§ Work to be completed
Return every line of the material exactly.

§ Source material
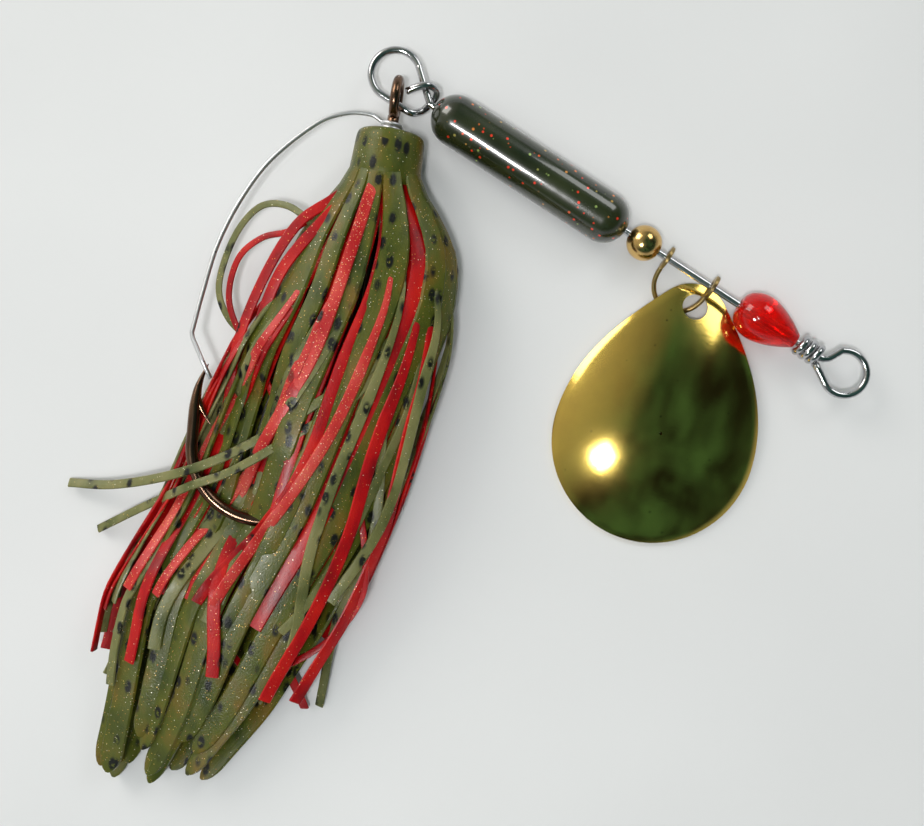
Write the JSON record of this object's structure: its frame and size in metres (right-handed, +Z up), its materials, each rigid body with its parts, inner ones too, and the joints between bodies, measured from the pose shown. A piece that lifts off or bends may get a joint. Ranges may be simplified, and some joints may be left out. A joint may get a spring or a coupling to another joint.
{
  "type": "in-line spinnerbait",
  "caption": "In-line spinnerbait: wire shaft with line tie, weighted body, beads, clevis and cupped blade, and a trailing weedless hook in a strand skirt.",
  "frame": {"origin": "bottom centre of the bounding box, on the surface the lure lies on", "axes": "+X along the wire shaft from the hook loop to the line tie, +Z up from the surface"},
  "size_m": [0.0698, 0.0876, 0.0101],
  "materials": {
    "steel_wire": "polished",
    "body_paint": "gloss with fine glitter",
    "brass": "polished",
    "gold_plate": "mirror",
    "red_plastic": "clear gloss",
    "bronzed_steel": "bronzed",
    "green_skirt": "translucent with dark flakes and glitter",
    "red_skirt": "translucent",
    "band_rubber": "matte"
  },
  "bodies": {
    "shaft": {"shaft_wire": "steel_wire"},
    "body": {"weighted_body": "body_paint"},
    "brass_bead": {"brass_bead": "brass"},
    "red_bead": {"red_bead": "red_plastic"},
    "clevis": {"clevis": "brass"},
    "blade": {"blade": "gold_plate"},
    "hook": {"hook": "bronzed_steel", "moulded_skirt": "green_skirt", "skirt_band": "band_rubber", "red_strand_01": "red_skirt", "red_strand_02": "red_skirt", "red_strand_03": "red_skirt", "red_strand_04": "red_skirt", "red_strand_05": "red_skirt", "red_strand_06": "red_skirt", "red_strand_07": "red_skirt", "red_strand_08": "red_skirt", "red_strand_09": "red_skirt", "red_strand_10": "red_skirt", "red_strand_11": "red_skirt", "red_strand_12": "red_skirt", "green_strand_01": "green_skirt", "green_strand_02": "green_skirt", "green_strand_03": "green_skirt", "green_strand_04": "green_skirt", "green_strand_05": "green_skirt", "green_strand_06": "green_skirt", "green_strand_07": "green_skirt", "green_strand_08": "green_skirt"},
    "weed_guard": {"weed_guard": "steel_wire"}
  },
  "joints": [
    {"name": "body_spin", "type": "hinge", "parent": "shaft", "child": "body", "pos_m": [-0.00997, 0.04002, 0.00294], "axis": [1, 0, 0], "continuous": true},
    {"name": "brass_bead_spin", "type": "hinge", "parent": "shaft", "child": "brass_bead", "pos_m": [0.00528, 0.04002, 0.00294], "axis": [1, 0, 0], "continuous": true},
    {"name": "red_bead_spin", "type": "hinge", "parent": "shaft", "child": "red_bead", "pos_m": [0.0217, 0.04002, 0.00294], "axis": [1, 0, 0], "continuous": true},
    {"name": "clevis_spin", "type": "hinge", "parent": "shaft", "child": "clevis", "pos_m": [0.01113, 0.04002, 0.00294], "axis": [1, 0, 0], "continuous": true},
    {"name": "blade_swing", "type": "hinge", "parent": "clevis", "child": "blade", "pos_m": [0.01375, 0.03727, 0.0016], "axis": [0, 0, 1], "range_deg": [-20, 0]},
    {"name": "hook_swing", "type": "hinge", "parent": "shaft", "child": "hook", "pos_m": [-0.02837, 0.0407, 0.00294], "axis": [0, 0, 1], "range_deg": [-180, 0]},
    {"name": "guard_flex", "type": "hinge", "parent": "hook", "child": "weed_guard", "pos_m": [-0.02529, 0.03524, 0.0039], "axis": [0, 0, 1], "range_deg": [0, 8], "stiffness_Nm_per_rad": 0.02}
  ]
}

§ Task result
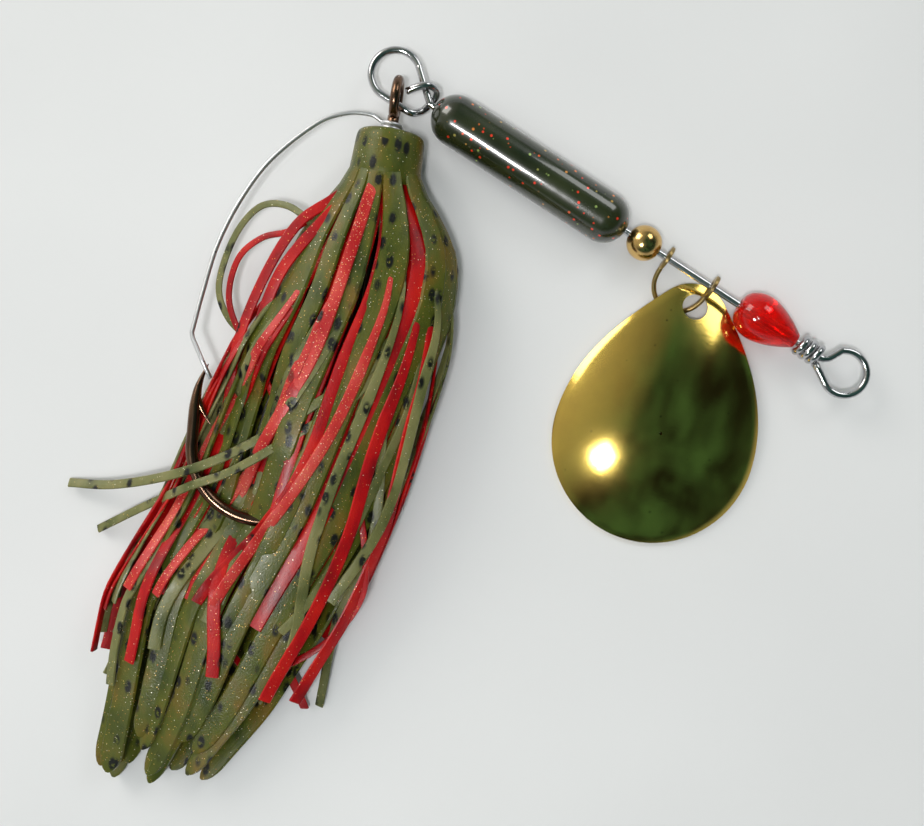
Write the JSON record of this object's structure: its frame and size in metres (right-handed, +Z up), its materials, each rigid body with its parts, inner ones too, and the joints between bodies, measured from the pose shown. A piece that lifts off or bends may get a joint. Ranges may be simplified, and some joints may be left out. A joint may get a spring or a coupling to another joint.
{
  "type": "in-line spinnerbait",
  "caption": "In-line spinnerbait: wire shaft with line tie, weighted body, beads, clevis and cupped blade, and a trailing weedless hook in a strand skirt.",
  "frame": {"origin": "bottom centre of the bounding box, on the surface the lure lies on", "axes": "+X along the wire shaft from the hook loop to the line tie, +Z up from the surface"},
  "size_m": [0.0698, 0.0876, 0.0101],
  "materials": {
    "steel_wire": "polished",
    "body_paint": "gloss with fine glitter",
    "brass": "polished",
    "gold_plate": "mirror",
    "red_plastic": "clear gloss",
    "bronzed_steel": "bronzed",
    "green_skirt": "translucent with dark flakes and glitter",
    "red_skirt": "translucent",
    "band_rubber": "matte"
  },
  "bodies": {
    "shaft": {"shaft_wire": "steel_wire"},
    "body": {"weighted_body": "body_paint"},
    "brass_bead": {"brass_bead": "brass"},
    "red_bead": {"red_bead": "red_plastic"},
    "clevis": {"clevis": "brass"},
    "blade": {"blade": "gold_plate"},
    "hook": {"hook": "bronzed_steel", "moulded_skirt": "green_skirt", "skirt_band": "band_rubber", "red_strand_01": "red_skirt", "red_strand_02": "red_skirt", "red_strand_03": "red_skirt", "red_strand_04": "red_skirt", "red_strand_05": "red_skirt", "red_strand_06": "red_skirt", "red_strand_07": "red_skirt", "red_strand_08": "red_skirt", "red_strand_09": "red_skirt", "red_strand_10": "red_skirt", "red_strand_11": "red_skirt", "red_strand_12": "red_skirt", "green_strand_01": "green_skirt", "green_strand_02": "green_skirt", "green_strand_03": "green_skirt", "green_strand_04": "green_skirt", "green_strand_05": "green_skirt", "green_strand_06": "green_skirt", "green_strand_07": "green_skirt", "green_strand_08": "green_skirt"},
    "weed_guard": {"weed_guard": "steel_wire"}
  },
  "joints": [
    {"name": "body_spin", "type": "hinge", "parent": "shaft", "child": "body", "pos_m": [-0.00997, 0.04002, 0.00294], "axis": [1, 0, 0], "continuous": true},
    {"name": "brass_bead_spin", "type": "hinge", "parent": "shaft", "child": "brass_bead", "pos_m": [0.00528, 0.04002, 0.00294], "axis": [1, 0, 0], "continuous": true},
    {"name": "red_bead_spin", "type": "hinge", "parent": "shaft", "child": "red_bead", "pos_m": [0.0217, 0.04002, 0.00294], "axis": [1, 0, 0], "continuous": true},
    {"name": "clevis_spin", "type": "hinge", "parent": "shaft", "child": "clevis", "pos_m": [0.01113, 0.04002, 0.00294], "axis": [1, 0, 0], "continuous": true},
    {"name": "blade_swing", "type": "hinge", "parent": "clevis", "child": "blade", "pos_m": [0.01375, 0.03727, 0.0016], "axis": [0, 0, 1], "range_deg": [-20, 0]},
    {"name": "hook_swing", "type": "hinge", "parent": "shaft", "child": "hook", "pos_m": [-0.02837, 0.0407, 0.00294], "axis": [0, 0, 1], "range_deg": [-180, 0]},
    {"name": "guard_flex", "type": "hinge", "parent": "hook", "child": "weed_guard", "pos_m": [-0.02529, 0.03524, 0.0039], "axis": [0, 0, 1], "range_deg": [0, 8], "stiffness_Nm_per_rad": 0.02}
  ]
}